WHAT TO PRODUCE:
Repeat, exactly, the run of lines that opens with the line containing "for (k = [1:RINGS])" and closes with the line containing "record = json.load(file)", and leave all other lines out.

--- Begin DATA SHOWN ---

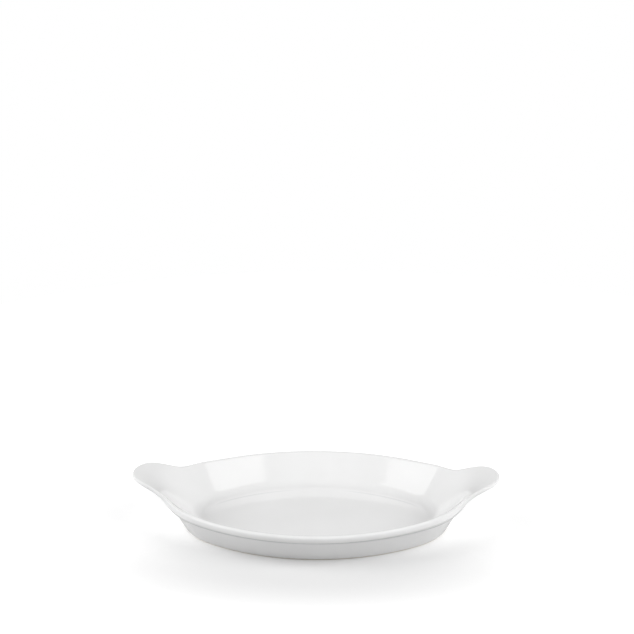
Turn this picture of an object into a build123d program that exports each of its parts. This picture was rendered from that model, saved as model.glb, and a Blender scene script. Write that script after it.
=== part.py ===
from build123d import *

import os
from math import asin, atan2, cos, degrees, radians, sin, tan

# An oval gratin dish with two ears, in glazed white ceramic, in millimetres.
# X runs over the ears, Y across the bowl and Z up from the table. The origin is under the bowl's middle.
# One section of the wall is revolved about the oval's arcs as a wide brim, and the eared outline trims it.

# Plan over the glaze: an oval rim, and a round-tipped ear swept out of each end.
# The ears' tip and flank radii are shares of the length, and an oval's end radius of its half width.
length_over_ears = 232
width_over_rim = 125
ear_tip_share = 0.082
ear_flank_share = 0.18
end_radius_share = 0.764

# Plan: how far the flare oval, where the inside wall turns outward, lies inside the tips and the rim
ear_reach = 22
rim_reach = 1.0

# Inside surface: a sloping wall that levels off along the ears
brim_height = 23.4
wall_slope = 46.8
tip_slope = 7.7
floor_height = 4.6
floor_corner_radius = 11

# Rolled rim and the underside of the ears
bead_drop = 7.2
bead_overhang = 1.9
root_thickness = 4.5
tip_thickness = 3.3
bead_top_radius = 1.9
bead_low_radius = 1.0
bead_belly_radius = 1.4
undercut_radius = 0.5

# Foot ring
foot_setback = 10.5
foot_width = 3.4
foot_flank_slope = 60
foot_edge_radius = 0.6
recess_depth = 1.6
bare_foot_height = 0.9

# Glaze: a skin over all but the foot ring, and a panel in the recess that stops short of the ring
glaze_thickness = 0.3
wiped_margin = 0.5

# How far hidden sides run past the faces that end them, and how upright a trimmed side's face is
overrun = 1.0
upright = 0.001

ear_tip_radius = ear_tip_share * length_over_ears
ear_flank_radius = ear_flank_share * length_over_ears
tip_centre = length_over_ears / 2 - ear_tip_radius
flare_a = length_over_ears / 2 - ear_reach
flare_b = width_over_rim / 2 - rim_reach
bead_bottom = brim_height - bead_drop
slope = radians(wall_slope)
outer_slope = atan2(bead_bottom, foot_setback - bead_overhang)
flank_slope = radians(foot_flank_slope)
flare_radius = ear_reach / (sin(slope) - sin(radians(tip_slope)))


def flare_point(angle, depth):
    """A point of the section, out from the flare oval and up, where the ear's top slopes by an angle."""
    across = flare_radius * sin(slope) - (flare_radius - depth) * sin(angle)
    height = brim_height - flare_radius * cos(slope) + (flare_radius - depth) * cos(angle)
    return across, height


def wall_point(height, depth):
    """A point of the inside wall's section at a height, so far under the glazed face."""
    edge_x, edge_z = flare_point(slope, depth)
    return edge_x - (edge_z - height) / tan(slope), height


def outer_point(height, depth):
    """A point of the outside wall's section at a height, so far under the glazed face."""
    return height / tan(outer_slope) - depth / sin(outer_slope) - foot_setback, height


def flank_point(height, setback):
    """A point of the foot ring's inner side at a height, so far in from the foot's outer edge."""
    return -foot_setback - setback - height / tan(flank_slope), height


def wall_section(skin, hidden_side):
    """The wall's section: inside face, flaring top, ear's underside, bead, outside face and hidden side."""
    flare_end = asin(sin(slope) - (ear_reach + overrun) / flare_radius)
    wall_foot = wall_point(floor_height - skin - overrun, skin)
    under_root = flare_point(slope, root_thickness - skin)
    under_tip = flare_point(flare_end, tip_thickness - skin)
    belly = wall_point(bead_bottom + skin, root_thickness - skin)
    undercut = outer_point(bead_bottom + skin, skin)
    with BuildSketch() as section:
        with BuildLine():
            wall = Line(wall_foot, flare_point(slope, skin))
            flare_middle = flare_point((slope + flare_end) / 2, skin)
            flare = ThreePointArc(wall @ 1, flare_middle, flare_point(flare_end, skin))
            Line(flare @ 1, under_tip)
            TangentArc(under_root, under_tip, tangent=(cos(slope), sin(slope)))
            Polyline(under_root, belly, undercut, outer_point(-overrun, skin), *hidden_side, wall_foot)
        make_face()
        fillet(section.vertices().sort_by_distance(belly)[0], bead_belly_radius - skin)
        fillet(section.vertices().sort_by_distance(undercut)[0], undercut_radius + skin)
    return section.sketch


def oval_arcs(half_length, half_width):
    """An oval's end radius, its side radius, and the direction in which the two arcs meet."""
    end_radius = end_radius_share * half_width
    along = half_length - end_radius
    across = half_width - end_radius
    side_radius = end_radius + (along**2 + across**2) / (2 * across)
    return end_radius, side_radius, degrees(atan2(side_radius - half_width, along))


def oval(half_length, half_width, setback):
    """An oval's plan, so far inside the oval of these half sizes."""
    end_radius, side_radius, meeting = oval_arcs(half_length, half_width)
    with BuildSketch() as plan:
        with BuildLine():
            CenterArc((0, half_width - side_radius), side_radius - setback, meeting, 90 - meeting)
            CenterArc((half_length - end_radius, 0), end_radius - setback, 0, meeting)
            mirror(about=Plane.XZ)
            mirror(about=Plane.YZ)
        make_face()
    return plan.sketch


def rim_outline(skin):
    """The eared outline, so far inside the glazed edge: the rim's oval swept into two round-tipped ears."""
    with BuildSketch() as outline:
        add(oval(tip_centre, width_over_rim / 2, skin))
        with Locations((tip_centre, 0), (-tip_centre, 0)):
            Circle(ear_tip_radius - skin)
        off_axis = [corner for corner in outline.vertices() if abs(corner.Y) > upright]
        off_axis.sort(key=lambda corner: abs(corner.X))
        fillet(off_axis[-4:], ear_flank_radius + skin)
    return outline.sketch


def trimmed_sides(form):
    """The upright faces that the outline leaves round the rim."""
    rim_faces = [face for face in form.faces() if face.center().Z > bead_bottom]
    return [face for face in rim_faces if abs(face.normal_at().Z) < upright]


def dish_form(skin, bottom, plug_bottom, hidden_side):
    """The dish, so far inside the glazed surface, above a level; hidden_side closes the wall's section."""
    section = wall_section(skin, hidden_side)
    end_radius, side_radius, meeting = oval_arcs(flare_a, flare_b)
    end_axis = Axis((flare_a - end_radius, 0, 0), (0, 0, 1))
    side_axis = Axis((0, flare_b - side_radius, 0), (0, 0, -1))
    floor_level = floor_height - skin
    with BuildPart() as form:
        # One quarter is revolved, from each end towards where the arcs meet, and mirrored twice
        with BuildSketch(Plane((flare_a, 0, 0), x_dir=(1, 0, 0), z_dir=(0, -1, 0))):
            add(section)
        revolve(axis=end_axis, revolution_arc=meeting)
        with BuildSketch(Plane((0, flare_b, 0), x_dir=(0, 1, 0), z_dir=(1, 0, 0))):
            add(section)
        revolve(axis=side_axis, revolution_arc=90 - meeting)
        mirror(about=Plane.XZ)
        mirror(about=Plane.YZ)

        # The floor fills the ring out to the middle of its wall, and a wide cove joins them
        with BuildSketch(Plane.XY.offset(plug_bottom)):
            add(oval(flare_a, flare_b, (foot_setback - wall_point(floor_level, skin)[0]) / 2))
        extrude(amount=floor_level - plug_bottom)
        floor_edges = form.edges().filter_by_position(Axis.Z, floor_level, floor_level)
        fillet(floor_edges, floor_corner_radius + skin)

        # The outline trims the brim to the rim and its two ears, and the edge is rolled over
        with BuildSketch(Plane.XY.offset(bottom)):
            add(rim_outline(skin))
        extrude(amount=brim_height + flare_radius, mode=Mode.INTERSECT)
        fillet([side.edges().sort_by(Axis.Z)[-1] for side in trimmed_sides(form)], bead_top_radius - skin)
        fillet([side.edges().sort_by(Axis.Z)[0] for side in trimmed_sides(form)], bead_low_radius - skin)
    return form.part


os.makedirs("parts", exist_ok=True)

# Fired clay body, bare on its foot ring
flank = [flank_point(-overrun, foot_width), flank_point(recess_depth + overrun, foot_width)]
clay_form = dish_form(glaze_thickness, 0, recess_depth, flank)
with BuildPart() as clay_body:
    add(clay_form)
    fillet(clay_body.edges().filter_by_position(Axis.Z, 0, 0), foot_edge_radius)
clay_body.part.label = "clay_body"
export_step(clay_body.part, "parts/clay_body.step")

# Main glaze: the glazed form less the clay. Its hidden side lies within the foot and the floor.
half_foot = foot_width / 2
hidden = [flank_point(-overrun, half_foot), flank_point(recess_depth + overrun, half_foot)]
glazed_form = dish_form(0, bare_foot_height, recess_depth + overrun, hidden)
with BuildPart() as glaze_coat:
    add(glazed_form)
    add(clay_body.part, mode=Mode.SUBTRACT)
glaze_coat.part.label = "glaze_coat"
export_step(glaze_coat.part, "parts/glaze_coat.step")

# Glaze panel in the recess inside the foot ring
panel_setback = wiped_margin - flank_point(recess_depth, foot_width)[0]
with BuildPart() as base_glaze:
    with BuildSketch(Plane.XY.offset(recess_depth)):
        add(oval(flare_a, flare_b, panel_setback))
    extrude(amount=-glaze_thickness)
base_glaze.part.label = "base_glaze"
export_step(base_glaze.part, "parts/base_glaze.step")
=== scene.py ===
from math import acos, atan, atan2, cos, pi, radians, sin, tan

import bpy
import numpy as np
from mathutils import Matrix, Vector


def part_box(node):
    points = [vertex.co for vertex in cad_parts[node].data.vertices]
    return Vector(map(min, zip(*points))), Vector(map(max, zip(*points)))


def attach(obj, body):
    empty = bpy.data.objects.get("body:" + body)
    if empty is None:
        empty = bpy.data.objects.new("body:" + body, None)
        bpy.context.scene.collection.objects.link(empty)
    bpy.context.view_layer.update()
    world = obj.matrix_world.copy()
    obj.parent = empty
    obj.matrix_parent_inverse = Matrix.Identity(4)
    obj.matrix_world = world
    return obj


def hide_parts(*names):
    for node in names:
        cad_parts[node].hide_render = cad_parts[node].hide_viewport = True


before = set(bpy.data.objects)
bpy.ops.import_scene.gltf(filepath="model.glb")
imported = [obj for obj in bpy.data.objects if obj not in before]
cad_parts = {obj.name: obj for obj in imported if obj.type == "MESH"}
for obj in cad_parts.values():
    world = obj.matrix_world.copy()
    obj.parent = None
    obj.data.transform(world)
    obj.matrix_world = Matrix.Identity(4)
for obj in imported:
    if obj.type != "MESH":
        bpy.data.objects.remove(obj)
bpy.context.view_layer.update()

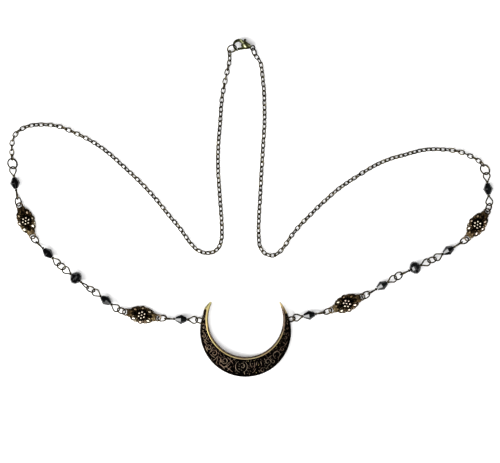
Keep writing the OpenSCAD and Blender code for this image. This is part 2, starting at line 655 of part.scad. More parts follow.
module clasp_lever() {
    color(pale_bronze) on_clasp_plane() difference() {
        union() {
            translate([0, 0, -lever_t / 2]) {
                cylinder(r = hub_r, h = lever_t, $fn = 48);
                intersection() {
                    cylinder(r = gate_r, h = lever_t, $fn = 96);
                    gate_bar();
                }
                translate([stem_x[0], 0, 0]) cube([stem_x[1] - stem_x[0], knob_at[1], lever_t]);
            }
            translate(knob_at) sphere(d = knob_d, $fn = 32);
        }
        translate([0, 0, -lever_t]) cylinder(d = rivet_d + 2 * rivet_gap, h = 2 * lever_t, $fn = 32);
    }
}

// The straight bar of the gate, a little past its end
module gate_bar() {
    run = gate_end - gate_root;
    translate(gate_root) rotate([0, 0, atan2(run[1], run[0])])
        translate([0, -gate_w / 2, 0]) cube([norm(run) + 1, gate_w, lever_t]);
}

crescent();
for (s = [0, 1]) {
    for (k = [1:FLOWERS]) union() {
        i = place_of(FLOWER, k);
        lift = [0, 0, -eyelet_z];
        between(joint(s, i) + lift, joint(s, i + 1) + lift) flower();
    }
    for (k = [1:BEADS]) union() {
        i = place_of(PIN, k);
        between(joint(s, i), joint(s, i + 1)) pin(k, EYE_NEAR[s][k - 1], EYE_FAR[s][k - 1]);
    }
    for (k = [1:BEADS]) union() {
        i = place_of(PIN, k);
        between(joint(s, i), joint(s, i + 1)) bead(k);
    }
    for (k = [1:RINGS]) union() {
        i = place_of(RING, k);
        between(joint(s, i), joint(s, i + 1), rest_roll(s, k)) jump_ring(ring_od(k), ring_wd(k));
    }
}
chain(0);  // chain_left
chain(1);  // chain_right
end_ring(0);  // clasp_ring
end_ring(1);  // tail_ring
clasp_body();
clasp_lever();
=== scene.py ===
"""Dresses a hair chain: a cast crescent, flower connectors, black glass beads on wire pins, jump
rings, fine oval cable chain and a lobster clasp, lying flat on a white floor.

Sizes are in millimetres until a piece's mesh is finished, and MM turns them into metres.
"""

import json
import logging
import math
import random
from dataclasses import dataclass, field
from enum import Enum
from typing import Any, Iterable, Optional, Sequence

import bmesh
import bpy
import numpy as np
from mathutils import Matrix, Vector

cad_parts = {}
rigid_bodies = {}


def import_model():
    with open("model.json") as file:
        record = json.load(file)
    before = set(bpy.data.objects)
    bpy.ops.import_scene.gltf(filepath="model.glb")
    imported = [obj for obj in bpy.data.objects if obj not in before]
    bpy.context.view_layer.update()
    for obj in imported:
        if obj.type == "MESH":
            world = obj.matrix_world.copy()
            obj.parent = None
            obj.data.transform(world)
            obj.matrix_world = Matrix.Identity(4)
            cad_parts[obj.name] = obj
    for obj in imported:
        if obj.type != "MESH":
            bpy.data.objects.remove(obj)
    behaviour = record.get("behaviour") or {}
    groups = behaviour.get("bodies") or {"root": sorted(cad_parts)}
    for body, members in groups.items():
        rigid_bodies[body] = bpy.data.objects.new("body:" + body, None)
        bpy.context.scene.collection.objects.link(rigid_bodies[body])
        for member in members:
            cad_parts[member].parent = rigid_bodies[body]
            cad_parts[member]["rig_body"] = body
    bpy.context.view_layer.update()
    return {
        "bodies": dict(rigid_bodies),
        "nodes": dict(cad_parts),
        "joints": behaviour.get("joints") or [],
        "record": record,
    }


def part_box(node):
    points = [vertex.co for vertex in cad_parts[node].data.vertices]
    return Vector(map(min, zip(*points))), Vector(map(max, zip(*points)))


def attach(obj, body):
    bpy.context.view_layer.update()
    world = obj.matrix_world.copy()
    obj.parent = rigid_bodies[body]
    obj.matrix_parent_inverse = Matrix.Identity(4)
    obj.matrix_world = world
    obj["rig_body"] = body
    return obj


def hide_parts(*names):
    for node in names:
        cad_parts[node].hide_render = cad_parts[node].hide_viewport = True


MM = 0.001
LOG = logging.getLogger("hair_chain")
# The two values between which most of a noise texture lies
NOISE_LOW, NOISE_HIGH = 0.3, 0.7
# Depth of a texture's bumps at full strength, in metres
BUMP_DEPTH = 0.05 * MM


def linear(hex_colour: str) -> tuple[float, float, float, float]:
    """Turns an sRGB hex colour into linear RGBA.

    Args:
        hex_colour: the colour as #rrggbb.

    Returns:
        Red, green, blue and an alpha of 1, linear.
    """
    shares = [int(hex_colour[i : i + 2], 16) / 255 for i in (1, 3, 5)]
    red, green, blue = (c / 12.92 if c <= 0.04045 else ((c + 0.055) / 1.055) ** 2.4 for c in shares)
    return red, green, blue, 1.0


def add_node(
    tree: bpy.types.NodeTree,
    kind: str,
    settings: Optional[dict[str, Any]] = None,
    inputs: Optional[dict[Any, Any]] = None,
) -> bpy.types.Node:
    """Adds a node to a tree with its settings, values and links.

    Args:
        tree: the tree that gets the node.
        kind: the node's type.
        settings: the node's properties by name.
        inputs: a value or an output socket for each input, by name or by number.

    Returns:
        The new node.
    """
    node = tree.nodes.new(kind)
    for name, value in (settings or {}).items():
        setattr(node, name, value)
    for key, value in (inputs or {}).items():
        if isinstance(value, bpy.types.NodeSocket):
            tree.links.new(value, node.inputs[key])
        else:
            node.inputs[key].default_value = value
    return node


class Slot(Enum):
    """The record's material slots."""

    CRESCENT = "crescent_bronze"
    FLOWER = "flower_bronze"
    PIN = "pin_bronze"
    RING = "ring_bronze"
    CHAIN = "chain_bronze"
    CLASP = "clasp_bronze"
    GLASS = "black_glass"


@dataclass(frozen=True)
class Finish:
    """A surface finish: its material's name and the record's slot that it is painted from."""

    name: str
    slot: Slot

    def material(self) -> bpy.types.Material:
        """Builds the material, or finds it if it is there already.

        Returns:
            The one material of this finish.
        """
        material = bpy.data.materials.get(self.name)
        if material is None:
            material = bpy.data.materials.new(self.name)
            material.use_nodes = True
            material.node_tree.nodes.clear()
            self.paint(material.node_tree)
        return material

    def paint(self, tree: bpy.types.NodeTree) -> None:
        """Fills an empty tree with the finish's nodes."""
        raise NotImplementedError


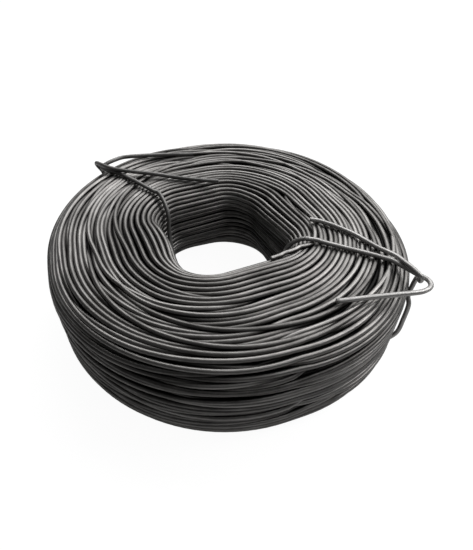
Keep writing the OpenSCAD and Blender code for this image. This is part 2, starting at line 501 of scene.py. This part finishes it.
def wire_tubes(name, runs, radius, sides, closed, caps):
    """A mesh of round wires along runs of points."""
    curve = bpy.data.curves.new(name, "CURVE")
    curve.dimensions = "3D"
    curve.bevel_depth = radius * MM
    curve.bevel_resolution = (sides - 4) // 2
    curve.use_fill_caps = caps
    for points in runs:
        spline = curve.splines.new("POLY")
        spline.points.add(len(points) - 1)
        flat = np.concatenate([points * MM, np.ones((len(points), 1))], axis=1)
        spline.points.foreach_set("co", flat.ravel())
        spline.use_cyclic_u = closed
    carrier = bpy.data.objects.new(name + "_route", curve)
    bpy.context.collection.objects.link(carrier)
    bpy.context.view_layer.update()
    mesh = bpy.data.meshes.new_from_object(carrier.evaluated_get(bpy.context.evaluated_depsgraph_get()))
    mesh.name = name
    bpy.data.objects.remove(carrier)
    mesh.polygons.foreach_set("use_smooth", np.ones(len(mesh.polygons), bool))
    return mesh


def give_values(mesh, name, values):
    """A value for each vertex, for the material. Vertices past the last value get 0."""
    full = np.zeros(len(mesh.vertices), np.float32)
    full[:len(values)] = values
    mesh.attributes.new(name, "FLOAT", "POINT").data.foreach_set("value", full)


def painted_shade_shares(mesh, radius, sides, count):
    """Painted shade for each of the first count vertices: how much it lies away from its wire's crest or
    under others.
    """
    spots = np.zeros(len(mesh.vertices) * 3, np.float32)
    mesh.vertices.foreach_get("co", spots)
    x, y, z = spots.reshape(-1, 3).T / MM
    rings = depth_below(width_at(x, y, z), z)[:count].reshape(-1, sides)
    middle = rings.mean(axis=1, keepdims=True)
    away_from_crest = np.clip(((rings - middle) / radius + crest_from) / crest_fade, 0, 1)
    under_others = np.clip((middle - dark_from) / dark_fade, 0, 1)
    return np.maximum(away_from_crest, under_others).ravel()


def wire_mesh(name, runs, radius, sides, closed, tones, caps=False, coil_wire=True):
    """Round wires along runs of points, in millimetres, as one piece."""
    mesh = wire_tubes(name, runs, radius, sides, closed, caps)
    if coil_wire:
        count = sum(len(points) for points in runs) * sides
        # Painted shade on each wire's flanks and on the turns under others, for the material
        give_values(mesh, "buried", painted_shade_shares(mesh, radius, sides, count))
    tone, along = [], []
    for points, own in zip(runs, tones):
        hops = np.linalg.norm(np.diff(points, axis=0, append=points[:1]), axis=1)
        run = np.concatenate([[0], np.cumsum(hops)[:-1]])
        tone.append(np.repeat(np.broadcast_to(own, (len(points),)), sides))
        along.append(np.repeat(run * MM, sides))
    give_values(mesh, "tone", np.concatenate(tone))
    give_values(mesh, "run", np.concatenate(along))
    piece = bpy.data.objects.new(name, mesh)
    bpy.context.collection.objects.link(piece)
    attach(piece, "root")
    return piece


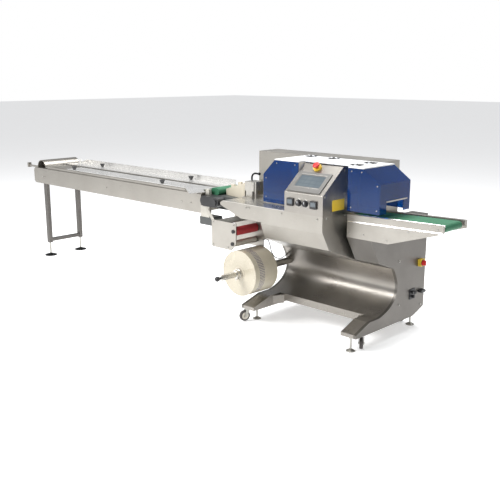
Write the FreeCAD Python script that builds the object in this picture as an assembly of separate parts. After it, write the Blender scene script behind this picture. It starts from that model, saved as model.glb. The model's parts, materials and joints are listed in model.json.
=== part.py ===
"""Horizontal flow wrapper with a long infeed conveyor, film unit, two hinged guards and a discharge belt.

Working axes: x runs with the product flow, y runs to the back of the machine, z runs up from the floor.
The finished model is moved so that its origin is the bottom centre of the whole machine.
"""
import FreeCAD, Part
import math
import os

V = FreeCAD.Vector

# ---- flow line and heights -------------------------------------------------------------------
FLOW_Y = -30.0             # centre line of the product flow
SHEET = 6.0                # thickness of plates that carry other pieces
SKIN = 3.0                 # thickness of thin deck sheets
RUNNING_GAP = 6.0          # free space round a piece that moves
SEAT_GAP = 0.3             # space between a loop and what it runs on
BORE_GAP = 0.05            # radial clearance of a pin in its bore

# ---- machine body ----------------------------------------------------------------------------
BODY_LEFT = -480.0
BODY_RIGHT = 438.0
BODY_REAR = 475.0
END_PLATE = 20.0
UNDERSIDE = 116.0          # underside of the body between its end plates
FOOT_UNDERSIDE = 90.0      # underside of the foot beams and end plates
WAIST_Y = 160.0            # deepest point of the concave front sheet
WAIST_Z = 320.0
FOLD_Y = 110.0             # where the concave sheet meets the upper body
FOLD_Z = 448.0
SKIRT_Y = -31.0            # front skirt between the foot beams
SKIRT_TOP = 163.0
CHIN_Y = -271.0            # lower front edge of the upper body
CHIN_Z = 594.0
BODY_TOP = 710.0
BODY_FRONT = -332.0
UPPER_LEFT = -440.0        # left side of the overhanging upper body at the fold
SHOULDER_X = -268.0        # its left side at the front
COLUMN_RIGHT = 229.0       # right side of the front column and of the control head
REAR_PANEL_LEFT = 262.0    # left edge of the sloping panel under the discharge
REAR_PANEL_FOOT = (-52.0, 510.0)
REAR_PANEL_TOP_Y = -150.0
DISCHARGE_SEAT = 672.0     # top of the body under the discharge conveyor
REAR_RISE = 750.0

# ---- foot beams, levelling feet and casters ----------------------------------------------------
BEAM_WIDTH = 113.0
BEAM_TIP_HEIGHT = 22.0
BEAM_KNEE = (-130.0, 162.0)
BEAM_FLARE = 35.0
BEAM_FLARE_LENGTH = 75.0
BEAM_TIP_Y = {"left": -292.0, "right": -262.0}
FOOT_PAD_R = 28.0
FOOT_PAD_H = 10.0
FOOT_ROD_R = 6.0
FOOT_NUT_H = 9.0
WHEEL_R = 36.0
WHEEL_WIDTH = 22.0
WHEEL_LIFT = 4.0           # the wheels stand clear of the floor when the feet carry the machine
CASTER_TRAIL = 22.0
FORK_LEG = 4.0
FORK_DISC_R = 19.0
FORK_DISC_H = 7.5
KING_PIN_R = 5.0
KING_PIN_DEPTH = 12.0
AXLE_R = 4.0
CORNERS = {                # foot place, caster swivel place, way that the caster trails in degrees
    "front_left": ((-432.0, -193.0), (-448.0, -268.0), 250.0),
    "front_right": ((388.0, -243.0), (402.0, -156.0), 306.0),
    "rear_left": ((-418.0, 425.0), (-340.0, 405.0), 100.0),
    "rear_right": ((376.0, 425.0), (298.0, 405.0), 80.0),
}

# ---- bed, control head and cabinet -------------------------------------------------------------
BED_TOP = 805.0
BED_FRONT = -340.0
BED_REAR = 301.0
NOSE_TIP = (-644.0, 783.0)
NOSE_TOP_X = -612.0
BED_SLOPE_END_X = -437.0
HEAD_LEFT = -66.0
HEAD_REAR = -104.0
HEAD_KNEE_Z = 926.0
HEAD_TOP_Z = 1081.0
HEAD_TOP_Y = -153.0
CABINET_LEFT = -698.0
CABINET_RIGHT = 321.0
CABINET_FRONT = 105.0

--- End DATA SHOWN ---

COMPLETE OUTPUT:
    for (k = [1:RINGS]) union() {
        i = place_of(RING, k);
        between(joint(s, i), joint(s, i + 1), rest_roll(s, k)) jump_ring(ring_od(k), ring_wd(k));
    }
}
chain(0);  // chain_left
chain(1);  // chain_right
end_ring(0);  // clasp_ring
end_ring(1);  // tail_ring
clasp_body();
clasp_lever();
=== scene.py ===
"""Dresses a hair chain: a cast crescent, flower connectors, black glass beads on wire pins, jump
rings, fine oval cable chain and a lobster clasp, lying flat on a white floor.

Sizes are in millimetres until a piece's mesh is finished, and MM turns them into metres.
"""

import json
import logging
import math
import random
from dataclasses import dataclass, field
from enum import Enum
from typing import Any, Iterable, Optional, Sequence

import bmesh
import bpy
import numpy as np
from mathutils import Matrix, Vector

cad_parts = {}
rigid_bodies = {}


def import_model():
    with open("model.json") as file:
        record = json.load(file)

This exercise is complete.